Molar mass is the mass of one mole of a substance, measured in grams per mole (g/mol). It is a bridge between the atomic or molecular scale and the macroscopic, allowing us to measure out amounts of a substance in the laboratory. The molar mass of an element is numerically equal to its relative atomic mass. For a compound, it is the sum of the molar masses of its constituent elements.

In the context of our exercise, understanding molar mass allows us to convert the mass of \( \mathrm{Cl}_2 \) in grams to moles. The molar mass of \( \mathrm{Cl}_2 \) (70.9 g/mol) is twice that of chlorine's atomic mass since \( \mathrm{Cl}_2 \) consists of two chlorine atoms. This calculation is essential as it connects the mass produced by the plant to the concept of moles, setting the stage for further stoichiometric calculations.

Stoichiometric Calculations

Stoichiometric calculations involve quantitatively analyzing the reactants and products of a chemical reaction using the balanced chemical equation. Practically, it provides a way to predict how much of a product will form from a given amount of reactants or vice versa. The stoichiometry of a reaction is the proportion in which substances react according to the balanced chemical equation.

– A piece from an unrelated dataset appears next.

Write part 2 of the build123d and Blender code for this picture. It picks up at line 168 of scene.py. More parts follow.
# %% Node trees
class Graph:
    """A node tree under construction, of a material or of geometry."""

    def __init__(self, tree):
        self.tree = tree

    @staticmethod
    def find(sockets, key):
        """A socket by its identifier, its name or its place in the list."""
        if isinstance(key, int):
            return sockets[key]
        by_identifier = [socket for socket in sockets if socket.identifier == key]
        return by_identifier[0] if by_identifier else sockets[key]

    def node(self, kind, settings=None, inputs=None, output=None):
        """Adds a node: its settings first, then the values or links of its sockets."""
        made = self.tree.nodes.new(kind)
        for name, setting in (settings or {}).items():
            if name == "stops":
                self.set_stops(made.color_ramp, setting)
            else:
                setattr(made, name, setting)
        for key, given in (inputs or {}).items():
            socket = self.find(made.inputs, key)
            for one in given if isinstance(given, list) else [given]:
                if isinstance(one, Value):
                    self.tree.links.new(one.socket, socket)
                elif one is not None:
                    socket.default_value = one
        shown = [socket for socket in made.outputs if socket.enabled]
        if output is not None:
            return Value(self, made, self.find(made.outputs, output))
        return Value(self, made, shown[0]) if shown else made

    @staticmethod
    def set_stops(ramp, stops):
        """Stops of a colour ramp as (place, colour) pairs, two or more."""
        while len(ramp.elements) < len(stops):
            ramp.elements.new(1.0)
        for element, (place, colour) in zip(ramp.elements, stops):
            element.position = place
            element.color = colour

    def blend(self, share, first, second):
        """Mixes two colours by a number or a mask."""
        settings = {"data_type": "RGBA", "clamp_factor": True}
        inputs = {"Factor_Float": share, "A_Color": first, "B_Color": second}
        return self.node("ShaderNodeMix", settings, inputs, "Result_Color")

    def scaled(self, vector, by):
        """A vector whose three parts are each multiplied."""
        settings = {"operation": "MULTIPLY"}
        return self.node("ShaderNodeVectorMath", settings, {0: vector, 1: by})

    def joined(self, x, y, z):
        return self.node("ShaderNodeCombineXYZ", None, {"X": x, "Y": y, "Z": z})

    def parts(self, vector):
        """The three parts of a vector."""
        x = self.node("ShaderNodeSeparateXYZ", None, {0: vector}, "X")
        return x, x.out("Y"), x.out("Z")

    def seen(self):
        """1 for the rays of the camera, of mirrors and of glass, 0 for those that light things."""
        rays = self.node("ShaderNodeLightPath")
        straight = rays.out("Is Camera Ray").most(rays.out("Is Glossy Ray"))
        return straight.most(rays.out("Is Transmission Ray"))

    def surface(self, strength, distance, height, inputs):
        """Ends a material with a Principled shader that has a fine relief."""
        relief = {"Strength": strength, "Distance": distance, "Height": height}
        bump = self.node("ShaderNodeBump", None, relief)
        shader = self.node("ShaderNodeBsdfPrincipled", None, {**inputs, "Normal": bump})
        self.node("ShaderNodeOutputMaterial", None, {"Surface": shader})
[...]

For instance, in the given exercise, the stoichiometry indicated by the balanced chemical equation allows us to determine the amount of \( \mathrm{H}_2 \) and \( \mathrm{NaOH} \) produced when a known mass of \( \mathrm{Cl}_2 \) is formed. By following the molar ratios from the balanced equation, we use the mole concept and molar mass to complete the stoichiometric calculations. The final step involves converting moles back to a more practical unit, such as grams or metric tons, to present our results in a form that is meaningful for the context, in this case, the production quantities of a chemical plant.